■ EXERCISE DIRECTIONS ■
Below is a listing; restate from it, character for character, the lines beginning at the line holding "obj.matrix_world = Matrix.Identity(4)" and ending at the line holding "FOOT_END = RING_R - TUBE_R - 0.15 * MM", both included.

■ RECORDED INFORMATION ■

Begin

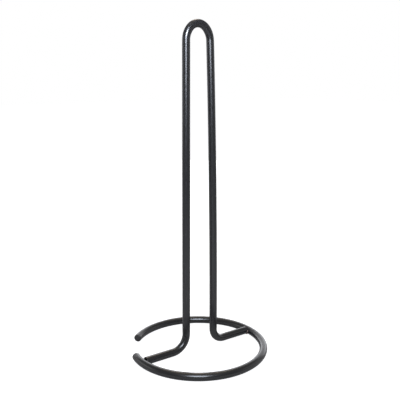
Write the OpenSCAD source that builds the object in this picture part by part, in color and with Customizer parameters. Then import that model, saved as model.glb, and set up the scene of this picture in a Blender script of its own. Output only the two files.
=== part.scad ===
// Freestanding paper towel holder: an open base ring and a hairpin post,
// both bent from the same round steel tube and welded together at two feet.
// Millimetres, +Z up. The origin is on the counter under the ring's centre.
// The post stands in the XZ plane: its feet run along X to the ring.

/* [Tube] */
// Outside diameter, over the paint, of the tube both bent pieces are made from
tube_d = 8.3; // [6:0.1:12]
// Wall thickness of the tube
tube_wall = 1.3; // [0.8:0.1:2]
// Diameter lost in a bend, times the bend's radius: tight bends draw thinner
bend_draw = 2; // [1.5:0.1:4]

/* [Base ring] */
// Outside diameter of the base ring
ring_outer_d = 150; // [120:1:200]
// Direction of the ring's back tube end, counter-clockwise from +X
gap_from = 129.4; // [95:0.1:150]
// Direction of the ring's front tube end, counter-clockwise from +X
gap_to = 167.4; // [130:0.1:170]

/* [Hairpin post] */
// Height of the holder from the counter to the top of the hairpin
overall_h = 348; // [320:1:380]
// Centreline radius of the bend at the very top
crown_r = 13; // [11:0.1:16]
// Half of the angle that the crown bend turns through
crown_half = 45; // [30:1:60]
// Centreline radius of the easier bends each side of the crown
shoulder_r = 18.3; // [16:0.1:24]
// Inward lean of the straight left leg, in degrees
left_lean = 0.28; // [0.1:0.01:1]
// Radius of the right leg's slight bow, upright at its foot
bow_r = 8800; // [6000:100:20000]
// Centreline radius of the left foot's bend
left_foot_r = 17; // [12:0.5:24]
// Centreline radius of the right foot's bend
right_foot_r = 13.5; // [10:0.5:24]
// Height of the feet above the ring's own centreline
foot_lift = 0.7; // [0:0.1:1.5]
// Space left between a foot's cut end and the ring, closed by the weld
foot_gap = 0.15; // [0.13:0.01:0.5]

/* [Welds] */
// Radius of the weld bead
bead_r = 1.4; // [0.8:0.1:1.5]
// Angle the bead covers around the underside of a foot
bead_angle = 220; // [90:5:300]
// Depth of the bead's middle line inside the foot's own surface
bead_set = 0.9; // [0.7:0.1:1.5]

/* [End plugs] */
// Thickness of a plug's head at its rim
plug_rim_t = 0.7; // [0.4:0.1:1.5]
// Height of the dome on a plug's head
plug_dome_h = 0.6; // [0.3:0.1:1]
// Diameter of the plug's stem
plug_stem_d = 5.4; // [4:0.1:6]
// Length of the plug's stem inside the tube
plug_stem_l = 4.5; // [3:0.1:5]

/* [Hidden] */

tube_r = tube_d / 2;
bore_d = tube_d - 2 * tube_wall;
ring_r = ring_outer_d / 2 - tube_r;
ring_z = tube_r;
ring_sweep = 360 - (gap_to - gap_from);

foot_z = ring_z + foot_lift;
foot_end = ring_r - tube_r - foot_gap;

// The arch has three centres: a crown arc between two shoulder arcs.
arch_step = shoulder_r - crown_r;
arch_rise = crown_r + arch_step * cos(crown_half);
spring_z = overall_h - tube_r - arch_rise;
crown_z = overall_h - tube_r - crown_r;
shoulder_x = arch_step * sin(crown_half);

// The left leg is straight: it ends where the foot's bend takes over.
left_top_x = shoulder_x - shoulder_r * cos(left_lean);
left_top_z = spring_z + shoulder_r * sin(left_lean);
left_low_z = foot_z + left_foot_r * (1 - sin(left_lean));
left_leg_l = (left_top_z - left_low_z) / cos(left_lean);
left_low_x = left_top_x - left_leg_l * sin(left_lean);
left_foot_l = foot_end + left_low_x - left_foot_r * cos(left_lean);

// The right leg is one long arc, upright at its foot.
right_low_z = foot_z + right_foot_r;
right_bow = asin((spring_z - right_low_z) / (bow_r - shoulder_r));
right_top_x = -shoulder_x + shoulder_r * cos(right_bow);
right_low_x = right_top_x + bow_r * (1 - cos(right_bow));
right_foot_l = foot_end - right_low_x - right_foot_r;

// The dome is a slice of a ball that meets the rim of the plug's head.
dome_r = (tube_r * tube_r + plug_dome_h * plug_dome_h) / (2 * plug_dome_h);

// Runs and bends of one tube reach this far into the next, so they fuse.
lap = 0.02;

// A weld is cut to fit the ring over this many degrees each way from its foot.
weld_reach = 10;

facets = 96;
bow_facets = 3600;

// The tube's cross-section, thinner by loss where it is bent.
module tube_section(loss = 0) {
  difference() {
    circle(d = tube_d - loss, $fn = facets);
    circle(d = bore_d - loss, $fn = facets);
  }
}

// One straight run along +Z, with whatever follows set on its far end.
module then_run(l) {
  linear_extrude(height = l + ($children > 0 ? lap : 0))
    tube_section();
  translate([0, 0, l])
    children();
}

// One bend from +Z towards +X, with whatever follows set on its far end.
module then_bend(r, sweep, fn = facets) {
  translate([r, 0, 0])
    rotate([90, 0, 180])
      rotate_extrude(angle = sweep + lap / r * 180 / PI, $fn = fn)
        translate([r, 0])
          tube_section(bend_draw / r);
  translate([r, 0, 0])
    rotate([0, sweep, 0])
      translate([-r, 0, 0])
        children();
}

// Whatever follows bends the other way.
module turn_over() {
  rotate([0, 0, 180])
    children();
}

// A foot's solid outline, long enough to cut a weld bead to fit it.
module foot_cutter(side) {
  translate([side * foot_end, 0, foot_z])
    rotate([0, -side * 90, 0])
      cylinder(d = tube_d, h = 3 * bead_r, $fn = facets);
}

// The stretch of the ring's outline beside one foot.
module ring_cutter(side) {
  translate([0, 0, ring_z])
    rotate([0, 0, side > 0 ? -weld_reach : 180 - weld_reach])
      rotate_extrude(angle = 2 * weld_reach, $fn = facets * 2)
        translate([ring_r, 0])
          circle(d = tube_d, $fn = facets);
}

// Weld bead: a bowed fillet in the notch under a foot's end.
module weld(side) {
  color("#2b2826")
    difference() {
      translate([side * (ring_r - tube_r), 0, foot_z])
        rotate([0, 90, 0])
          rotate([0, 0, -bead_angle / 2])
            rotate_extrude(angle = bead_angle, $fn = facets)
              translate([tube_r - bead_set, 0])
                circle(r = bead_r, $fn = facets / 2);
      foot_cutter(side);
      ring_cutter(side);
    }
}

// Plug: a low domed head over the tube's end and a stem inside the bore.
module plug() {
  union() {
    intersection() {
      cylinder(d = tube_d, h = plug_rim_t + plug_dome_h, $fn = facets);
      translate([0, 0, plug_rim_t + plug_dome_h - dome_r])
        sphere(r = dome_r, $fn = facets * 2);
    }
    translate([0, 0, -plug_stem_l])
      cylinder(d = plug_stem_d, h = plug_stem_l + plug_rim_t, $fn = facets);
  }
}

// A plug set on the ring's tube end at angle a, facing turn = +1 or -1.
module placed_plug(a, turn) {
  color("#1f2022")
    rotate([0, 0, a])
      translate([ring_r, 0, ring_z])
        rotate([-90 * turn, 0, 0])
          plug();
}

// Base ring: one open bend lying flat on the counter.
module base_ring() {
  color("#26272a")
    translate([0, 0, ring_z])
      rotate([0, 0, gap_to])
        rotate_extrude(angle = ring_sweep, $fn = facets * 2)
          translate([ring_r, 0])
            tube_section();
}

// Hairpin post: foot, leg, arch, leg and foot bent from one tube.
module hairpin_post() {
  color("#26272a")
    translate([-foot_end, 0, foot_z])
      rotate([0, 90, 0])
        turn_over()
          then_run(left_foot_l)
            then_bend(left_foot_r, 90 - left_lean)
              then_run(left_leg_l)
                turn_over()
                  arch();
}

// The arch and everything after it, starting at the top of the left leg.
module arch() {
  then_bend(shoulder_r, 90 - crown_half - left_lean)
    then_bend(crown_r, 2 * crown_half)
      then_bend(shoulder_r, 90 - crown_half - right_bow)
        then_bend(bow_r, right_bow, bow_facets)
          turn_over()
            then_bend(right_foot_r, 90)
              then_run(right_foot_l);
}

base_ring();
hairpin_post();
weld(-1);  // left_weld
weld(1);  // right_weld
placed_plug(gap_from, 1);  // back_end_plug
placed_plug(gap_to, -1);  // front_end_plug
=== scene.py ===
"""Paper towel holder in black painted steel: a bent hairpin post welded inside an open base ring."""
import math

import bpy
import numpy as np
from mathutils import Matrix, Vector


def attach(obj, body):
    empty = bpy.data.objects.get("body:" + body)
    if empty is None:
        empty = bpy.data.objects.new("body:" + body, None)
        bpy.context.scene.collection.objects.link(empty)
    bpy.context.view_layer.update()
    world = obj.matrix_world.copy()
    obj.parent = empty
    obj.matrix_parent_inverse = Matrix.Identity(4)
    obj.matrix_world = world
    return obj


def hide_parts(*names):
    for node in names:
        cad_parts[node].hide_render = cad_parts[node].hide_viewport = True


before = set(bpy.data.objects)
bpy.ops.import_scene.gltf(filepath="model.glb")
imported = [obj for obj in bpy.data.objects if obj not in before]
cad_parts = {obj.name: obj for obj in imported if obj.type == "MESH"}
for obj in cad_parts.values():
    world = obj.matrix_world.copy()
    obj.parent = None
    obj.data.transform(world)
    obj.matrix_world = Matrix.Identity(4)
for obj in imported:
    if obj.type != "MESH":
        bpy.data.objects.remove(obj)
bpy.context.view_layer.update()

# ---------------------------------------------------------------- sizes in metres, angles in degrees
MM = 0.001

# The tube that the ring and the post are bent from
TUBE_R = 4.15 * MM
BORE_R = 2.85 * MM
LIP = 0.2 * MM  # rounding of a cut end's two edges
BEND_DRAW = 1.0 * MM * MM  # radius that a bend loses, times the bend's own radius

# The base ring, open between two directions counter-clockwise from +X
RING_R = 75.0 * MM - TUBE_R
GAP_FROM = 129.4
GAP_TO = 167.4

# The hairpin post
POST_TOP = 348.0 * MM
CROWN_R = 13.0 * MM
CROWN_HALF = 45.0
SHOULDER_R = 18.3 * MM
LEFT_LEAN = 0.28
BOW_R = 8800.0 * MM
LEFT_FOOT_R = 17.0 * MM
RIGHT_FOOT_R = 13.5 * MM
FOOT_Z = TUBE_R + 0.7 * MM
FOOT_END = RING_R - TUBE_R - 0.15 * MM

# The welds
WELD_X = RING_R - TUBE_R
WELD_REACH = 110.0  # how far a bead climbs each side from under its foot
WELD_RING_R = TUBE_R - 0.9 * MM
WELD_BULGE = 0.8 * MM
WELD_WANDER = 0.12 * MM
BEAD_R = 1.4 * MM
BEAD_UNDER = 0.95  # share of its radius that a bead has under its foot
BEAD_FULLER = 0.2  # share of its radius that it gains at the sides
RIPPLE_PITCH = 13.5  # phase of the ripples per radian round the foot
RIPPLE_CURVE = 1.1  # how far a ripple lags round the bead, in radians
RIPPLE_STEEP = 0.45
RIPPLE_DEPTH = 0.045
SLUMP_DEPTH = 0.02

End

■ REPLY TO THE TASK ■
    obj.matrix_world = Matrix.Identity(4)
for obj in imported:
    if obj.type != "MESH":
        bpy.data.objects.remove(obj)
bpy.context.view_layer.update()

# ---------------------------------------------------------------- sizes in metres, angles in degrees
MM = 0.001

# The tube that the ring and the post are bent from
TUBE_R = 4.15 * MM
BORE_R = 2.85 * MM
LIP = 0.2 * MM  # rounding of a cut end's two edges
BEND_DRAW = 1.0 * MM * MM  # radius that a bend loses, times the bend's own radius

# The base ring, open between two directions counter-clockwise from +X
RING_R = 75.0 * MM - TUBE_R
GAP_FROM = 129.4
GAP_TO = 167.4

# The hairpin post
POST_TOP = 348.0 * MM
CROWN_R = 13.0 * MM
CROWN_HALF = 45.0
SHOULDER_R = 18.3 * MM
LEFT_LEAN = 0.28
BOW_R = 8800.0 * MM
LEFT_FOOT_R = 17.0 * MM
RIGHT_FOOT_R = 13.5 * MM
FOOT_Z = TUBE_R + 0.7 * MM
FOOT_END = RING_R - TUBE_R - 0.15 * MM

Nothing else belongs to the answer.